É triste pensar que quando os próximos pesquisadores forem ao Rio, não visitarão a biblioteca do Museu Nacional. É difícil imaginar que ele abra de novo, como algo parecido com a mesma forma. E as crianças da escola não visitarão o museu. E o trabalho que estávamos celebrando há apenas seis semanas, como uma dos alicerces de estudos e ensino superior brasileiro, está agora em ruínas. O Museu Nacional reunia todos esses tópicos díspares, e eles agora estão separados.
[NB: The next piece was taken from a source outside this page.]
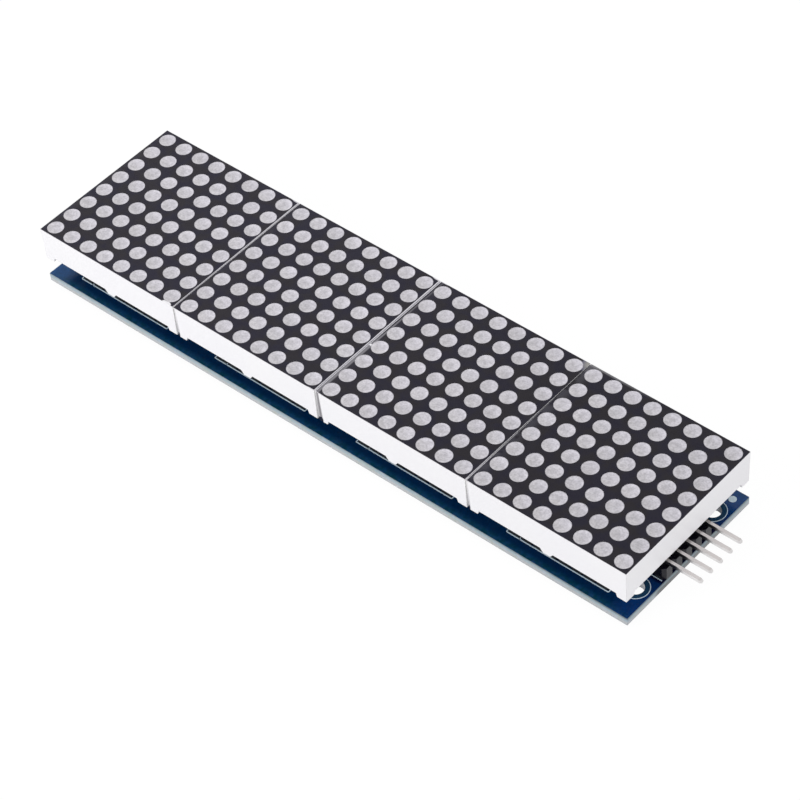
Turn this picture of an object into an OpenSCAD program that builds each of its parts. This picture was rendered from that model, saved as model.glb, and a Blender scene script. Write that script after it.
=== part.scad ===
// Row of four 8 x 8 LED dot matrix displays, plugged into one driver board. Millimetres.
// X runs along the row towards the input header, Y across it, Z up through the faces.
// The origin is the middle of the board's underside, amid its four screw holes.

/* [Dots] */
// Distance between neighbouring dots, along and across the row
dot_pitch = 4; // [3.8:0.05:5]
// Diameter of a dot on the face
dot_d = 3; // [2.4:0.1:3.4]
// Diameter of a reflector well at its floor
well_floor_d = 1.9; // [1.2:0.1:2.3]
// How far the resin lies below the face
resin_sink = 0.04; // [0:0.01:0.2]
// Hair gap that cured resin and soldered joints leave round what they were cast on
cast_gap = 0.01; // [0.005:0.005:0.02]

/* [Display housing] */
// Gap between the faces of two neighbouring displays
display_gap = 0.2; // [0.1:0.05:0.6]
// Height of the housing from its face down to its rim
housing_h = 6; // [5.5:0.1:9]
// How far each side leans in from the face down to the feet
side_draft = 0.12; // [0:0.02:0.3]
// Thickness of the wall round the recess, at the height of the face
wall_t = 0.9; // [0.7:0.05:1.1]
// How far the feet stand below the rim
foot_h = 0.8; // [0.4:0.05:1.2]
// Width of a corner foot at its sole
corner_foot_w = 1.8; // [1.4:0.1:3]
// How far the flank of a corner foot slopes out up to the rim
corner_flank = 0.25; // [0.1:0.05:0.6]
// Width of the middle foot at its sole
middle_foot_w = 1.4; // [1:0.1:3]
// How far each flank of the middle foot slopes out up to the rim
middle_flank = 0.6; // [0.1:0.05:0.8]

/* [Inner board and pins] */
// Thickness of the inner board
chip_board_t = 1; // [0.6:0.1:1.2]
// Gap between the inner board and the recess wall
chip_board_fit = 0.15; // [0.05:0.05:0.3]
// Thickness of the resin seal behind the inner board
seal_t = 0.6; // [0.3:0.1:0.8]
// How deep the seal lies above the rim
seal_depth = 0.6; // [0.3:0.1:1]
// Width of an LED die
die_w = 0.3; // [0.2:0.05:0.5]
// Height of an LED die
die_h = 0.12; // [0.1:0.01:0.2]
// Diameter of a display pin
pin_d = 0.5; // [0.4:0.02:0.6]
// Distance between neighbouring pins of a row
pin_pitch = 2.54; // [2:0.01:2.6]
// Distance between the two pin rows of a display
row_span = 24; // [20:0.1:26]
// How deep a pin sits in its contact
pin_insertion = 1.9; // [1:0.1:2]

/* [Sockets] */
// Height of a socket strip
socket_h = 3; // [2.8:0.1:4]
// Width of a socket strip
socket_w = 2.5; // [2.2:0.05:2.6]
// Depth of the notches between the segments of a strip
socket_notch = 0.3; // [0.1:0.05:0.4]
// Height of the display's feet above the sockets
seat_gap = 0.85; // [0.4:0.05:1.5]
// Diameter of a contact's head
contact_head_d = 1.5; // [1.3:0.05:1.7]
// Thickness of a contact's head
contact_head_t = 0.4; // [0.3:0.05:0.6]
// Diameter of a contact's barrel
contact_barrel_d = 1.2; // [1:0.05:1.25]
// Diameter of the bore that takes the pin
contact_bore_d = 0.75; // [0.65:0.05:0.85]
// Depth of that bore
contact_bore_h = 2.2; // [2.1:0.1:2.5]
// Diameter of the soldered tail
tail_d = 0.5; // [0.4:0.05:0.6]
// How far the tails reach below the board
tail_reach = 1.3; // [1:0.1:2]
// Gap round a contact in its strip
contact_fit = 0.02; // [0.01:0.01:0.05]

/* [Board] */
// Thickness of the board
board_t = 1.6; // [1:0.1:2]
// How much shorter the board is than the pitch length of its displays
board_end_gap = 0.2; // [0.1:0.1:0.6]
// How much narrower the board is than the pitch of its displays
board_side_gap = 0.3; // [0.1:0.1:0.6]
// Diameter of a screw hole
screw_hole_d = 3; // [2.5:0.1:3.2]
// Distance from the board's end to the screw holes
screw_edge = 2.9; // [2.5:0.1:3.5]
// Distance between the two screw holes of an end
screw_span = 20; // [18:0.5:24]
// Diameter of the hole for a socket tail
tail_hole_d = 0.8; // [0.7:0.05:0.9]
// Diameter of the pad under a soldered tail
pad_d = 1.7; // [1.4:0.1:1.9]
// Height of a solder joint
solder_h = 0.7; // [0.5:0.05:0.9]
// Thickness of the solder collar at the end of its fillet
solder_collar = 0.1; // [0.05:0.05:0.2]

/* [Input header and output holes] */
// Number of header pins, and of output holes
header_count = 5; // [3:1:5]
// Distance between neighbouring header pins
header_pitch = 2.54; // [2.4:0.01:2.7]
// Distance from the board's end to the header pins and output holes
header_edge = 1.25; // [1.25:0.05:2]
// Height of the header's plastic
header_h = 2.54; // [2:0.02:2.6]
// Width of the header's plastic
header_w = 2.5; // [2.2:0.05:2.5]
// Depth of the notches between its segments
header_notch = 0.55; // [0.2:0.05:0.7]
// Thickness of a square header pin
header_pin_t = 0.64; // [0.5:0.02:0.7]
// Gap between the header's plastic and the pins that bend out over it
header_rise = 0.54; // [0.5:0.01:0.9]
// Radius inside the bend of a header pin
header_bend_r = 0.4; // [0.2:0.05:0.5]
// How far the header pins reach past the board's end
header_reach = 6.4; // [4:0.1:9]
// Length of the tapered tip of a header pin
header_taper = 0.4; // [0.2:0.1:1.5]
// Thickness of a header pin at its very tip
header_tip_t = 0.4; // [0.2:0.02:0.48]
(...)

Tantas coisas estão irreparavelmente perdidas. As conexões, ou pelo menos os interesses compartilhados–entre crianças em idade escolar, pesquisadores passados e presentes, todas as pessoas variadas que cruzam a Quinta da Boa Vista–possam talvez ser reconstruídos, embora a atual situação política do Brasil tenda a destruir ou obstruir tais conexões e interesses compartilhados. Ao cortar essas conexões, o fogo destrói e atomiza, promovendo isolamento em vez de interesses compartilhados. O Brasil construiu a cidadania das cinzas antes. Espero que isso possa acontecer novamente.
Bryan McCann é professor de história brasileira na Universidade de Georgetown. Ele atuou como presidente da Associação Brasileira de Estudos de 2016 a 2018. Seu trabalho recente, Tempos Difíceis na Cidade Maravilhosa: Da Ditadura a Democracia nas Favelas do Rio de Janeiro (Duke, 2013) explora a relação política entre as favelas do Rio e os governos municipais e estaduais. Atualmente, Bryan faz parte da diretoria da Comunidades Catalisadoras, organização que publica o RioOnWatch.